X
Government

Convicted cop may have been framed with false science

Former Baltimore police sergeant James A. Kulbicki has served a dozen years in a Maryland prison for the murder of his girlfriend.
Written by Richard Koman, Contributor

Former Baltimore police sergeant James A. Kulbicki has served a dozen years in a Maryland prison for the murder of his girlfriend. He was convicted based on the testimony of an FBI forensice expert, who said, that even though police couldn't match the bullet to the gun, a science that does the matching by lead content made Kulbicki the shooter. Neither the science nor the expert has stood the test of time, The Washington Post reports. Now Kulbicki may be released as an innocent man and hundreds more convictions may be shown to be faulty.

Earlier this year, the state expert committed suicide, leaving a trail of false credentials, inaccurate testimony and lab notes that conflicted with what he had told jurors. Two years before, the FBI crime lab had discarded the bullet-matching science that it had used to link Kulbicki to the crime.
Firearms expert Joseph Kopera lied about having degrees from the Rochester Institute of Technology and the University of Maryland when he testified in the 1995 case. When he was confronted about the lies he resigned from the FBI and committed suicide the next day. Suzanne K. Drouet, a former Justice Department lawyer who works for the state public defender's Innocence Project dug up the information on the falsified degrees. She found Kopera's lab notes, which differ substantially from the final report he turned over to the defense.
Kopera had testified that the bullet fragment recovered from the victim's head and the one found in Kulbicki's truck were of a "large" caliber, at least a .38 or .40. That would make them consistent with bullets fired from Kulbicki's .38-caliber revolver.

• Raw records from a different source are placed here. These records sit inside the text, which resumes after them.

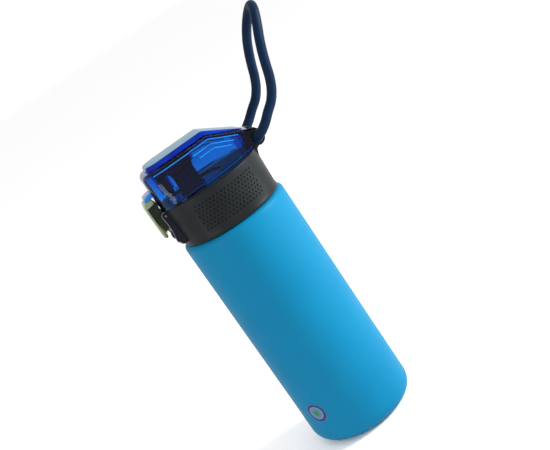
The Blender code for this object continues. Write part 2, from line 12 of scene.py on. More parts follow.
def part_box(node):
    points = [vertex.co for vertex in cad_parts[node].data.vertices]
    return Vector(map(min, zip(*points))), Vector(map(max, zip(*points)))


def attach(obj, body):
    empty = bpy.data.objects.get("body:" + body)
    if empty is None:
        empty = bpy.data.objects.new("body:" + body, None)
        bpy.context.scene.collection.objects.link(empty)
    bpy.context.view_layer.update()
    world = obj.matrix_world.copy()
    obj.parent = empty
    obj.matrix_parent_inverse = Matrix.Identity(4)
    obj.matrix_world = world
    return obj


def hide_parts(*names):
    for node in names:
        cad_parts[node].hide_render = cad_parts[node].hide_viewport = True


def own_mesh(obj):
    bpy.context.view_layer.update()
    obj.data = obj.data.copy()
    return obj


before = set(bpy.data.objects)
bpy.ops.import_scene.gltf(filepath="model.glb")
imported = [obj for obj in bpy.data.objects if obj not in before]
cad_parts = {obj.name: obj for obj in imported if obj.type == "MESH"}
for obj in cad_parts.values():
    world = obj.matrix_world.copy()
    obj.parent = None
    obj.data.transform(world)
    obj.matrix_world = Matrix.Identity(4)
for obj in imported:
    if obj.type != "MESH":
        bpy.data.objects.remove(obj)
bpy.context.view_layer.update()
MM = 0.001


def node_box(name):
    low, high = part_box(name)
    return low / MM, high / MM


BODY_HIGH = node_box("bottle_body")[1]
COLLAR_LOW, COLLAR_HIGH = node_box("collar")
SLEEVE_LOW, SLEEVE_HIGH = node_box("hinge_sleeve")
SPOUT_LOW, SPOUT_HIGH = node_box("spout")
VENT_LOW, VENT_HIGH = node_box("vent_plug")
STOPPER_HIGH = node_box("spout_stopper")[1]
PIN_LOW, PIN_HIGH = node_box("latch_pin")
BUTTON_HIGH = node_box("latch_button")[1]
JOINER_HIGH = node_box("strap_joiner")[1]
BADGE_LOW, BADGE_HIGH = node_box("body_badge")

BODY_RADIUS = BODY_HIGH.x
NECK_TOP = BODY_HIGH.z
NECK_HEIGHT = 22.7
BODY_HEIGHT = NECK_TOP - NECK_HEIGHT
BODY_WALL = 1.8
BASE_THICKNESS = 2.4
BASE_FILLET = 11.0
SHOULDER_FILLET = 3.5
NECK_RADIUS = 27.5
NECK_WALL = 2.0
THREAD_PITCH = 4.0
THREAD_DEPTH = 1.2
THREAD_TURNS = 1.25
NECK_THREAD_START = 169.5
CAP_THREAD_START = 171.5
GAP = 0.3

COLLAR_BOTTOM = COLLAR_LOW.z
COLLAR_HEIGHT = 28.2
COLLAR_TOP = COLLAR_BOTTOM + COLLAR_HEIGHT
COLLAR_LOW_RADIUS = 34.0
COLLAR_TOP_RADIUS = COLLAR_HIGH.x
COLLAR_LIP = 0.4
COLLAR_BORE = 31.4
WELL_Y = -9.0
WELL_RADIUS = 19.3
CAP_OUTER = 31.0
CAP_BORE = 29.3
CAP_BOTTOM = 164.5
DECK_LOW = COLLAR_TOP - 3.5
DECK_TOP = COLLAR_TOP - 1.5
NOZZLE_TOP = DECK_TOP + 3.0

HINGE_Y = (SLEEVE_LOW.y + SLEEVE_HIGH.y) / 2
HINGE_Z = (SLEEVE_LOW.z + SLEEVE_HIGH.z) / 2
SLEEVE_RADIUS = (SLEEVE_HIGH.z - SLEEVE_LOW.z) / 2
SLEEVE_HALF = SLEEVE_HIGH.x
SLEEVE_BORE = 3.4
KNUCKLE_RADIUS = 5.5
KNUCKLE_INNER_X = 10.3
SPOUT_Y = (SPOUT_LOW.y + SPOUT_HIGH.y) / 2
SPOUT_TOP = SPOUT_HIGH.z
SPOUT_OUTER = 7.4
SPOUT_BORE = 5.9
STOPPER_RADIUS = STOPPER_HIGH.x
STOPPER_TOP = STOPPER_HIGH.z
VENT_Y = (VENT_LOW.y + VENT_HIGH.y) / 2
VENT_RADIUS = 2.9

LID_BOTTOM = COLLAR_TOP + GAP
LID_HEIGHT = 23.5
LID_TOP = LID_BOTTOM + LID_HEIGHT
LID_FRONT = -34.7
LID_WALL = 2.2
LID_SHOULDER = 2.6
RIDGE_Y = 11.5
PANEL_TOP = LID_TOP + 3.2
HOLDER_LOW = 206.2
SEAT_LOW = 204.0
VENT_BOSS_LOW = 197.6
VENT_BORE_LOW = 195.0
VENT_BORE_TOP = 208.9
PLUG_TOP = 208.6
PANEL_END = 33.5

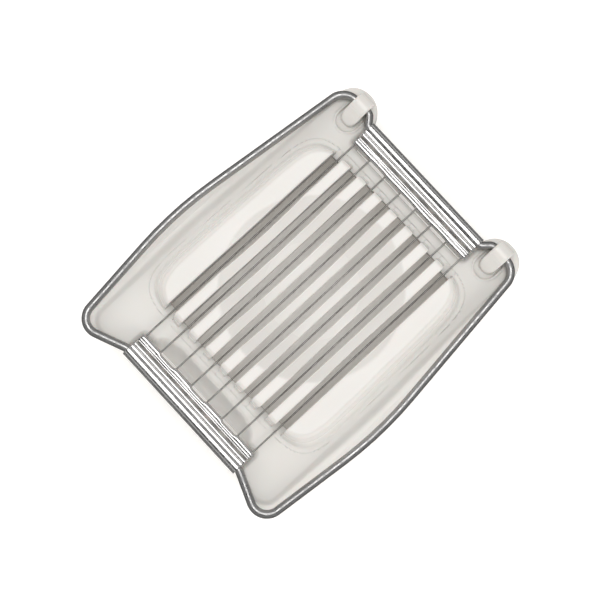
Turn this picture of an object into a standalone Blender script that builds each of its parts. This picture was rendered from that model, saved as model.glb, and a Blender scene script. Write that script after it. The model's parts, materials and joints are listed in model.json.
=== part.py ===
"""Egg slicer, in metres, +Z up, standing on Z = 0 with the hinge at the back (+Y) and the finger notch at
the front (-Y).

A moulded base carries a slotted rest with a round dish for the egg. A bent wire frame turns in two hooks at
the back of the base. Two rolled sheet bars are curled round the frame's wire, and four closed loops of thin
wire are strung between them, so that eight strands pass down through the eight slots.
"""

import math

import bmesh
import bpy
from mathutils import Matrix, Vector

MM = 0.001

# Base: a shell, open below, with a horn at each corner and a notch between the horns at front and back.
WALL = 2.0 * MM
PLATE_TOP = 20.0 * MM
SKIRT_POWER = 4
SKIRT_LEVELS = [9.0 * MM, 13.0 * MM, 16.0 * MM]
EDGE_DROP = 1.2 * MM
EDGE_INSET = 0.7 * MM
NOTCH_HALF = 22.0 * MM
NOTCH_ROUND = 1.5 * MM
BOTTOM_SPREAD = 0.6 * MM
FRONT_WALL = -38.3 * MM
BACK_WALL = 36.2 * MM
BACK_END = 49.5 * MM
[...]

But Kopera's examination notes told a different story. For the bullet fragment recovered from the victim's brain, Kopera declared the caliber "medium." For a second fragment recovered in the truck, he put a slash mark in the caliber field of his notes to indicate that it could not be determined.

And Kopera testified the gun had been cleaned. At the trial a prosecutor told the jury, "Anyone would know that if you're going to keep the gun, you should clean the gun. And he cleaned the gun."

"Residue in barrel: Yes. Bore condition: Dirty," his notes stated, suggesting that the gun had not been cleaned.

"Every critical part of Kopera's testimony was false, misleading, based on improper assumptions or ignored exculpatory information," Drouet told the judge in her motion seeking a new trial.

Another basis for the conviction was a "science" used by the FBI to match bullets to guns by lead signatures. Two years ago the FBI dropped the technique, but it had been widely used for 30 years.

Then-FBI examiner Ernest Roger Peele told jurors that the composition of the bullet fragment found in Nueslein's head matched that of the fragment found in Kulbicki's truck. Tests showed that the two fragments "matched at each and every element," Peele testified.

But when Drouet summoned new experts, including the FBI's retired chief metallurgist, she found that the fragments did not match exactly. Different quantities of one of the trace elements -- "arsenic 1" -- were found in the two fragments. Drouet accused prosecutors of ignoring the evidence. "Scientists may not pick or choose among test results," she told the court. FBI officials said that their scientists would sometimes use a second measurement known as "arsenic 2" to compare bullets when the first arsenic measure did not match.

Peele told jurors that the remaining bullets in Kulbicki's revolver did not match the fragments at the crime scene, but that one was close in composition. Prosecutors seized on the remark, suggesting to jurors that the bullets were "very nearly identical" and that this was proof of guilt.

One murder conviction based on bullet-lead "science" has already been overturned, by the Maryland Court of Appeals, and Cliff Spiegelman, who served on a National Academy of Sciences panel that criticized the FBI over the technique and was consulted by the defense. He said prosecutors overstated their scientific evidence in many cases.
"What we're seeing is too many instances in which FBI or other prosecution scientists are simply doing what it takes to 'get their man,' " he said.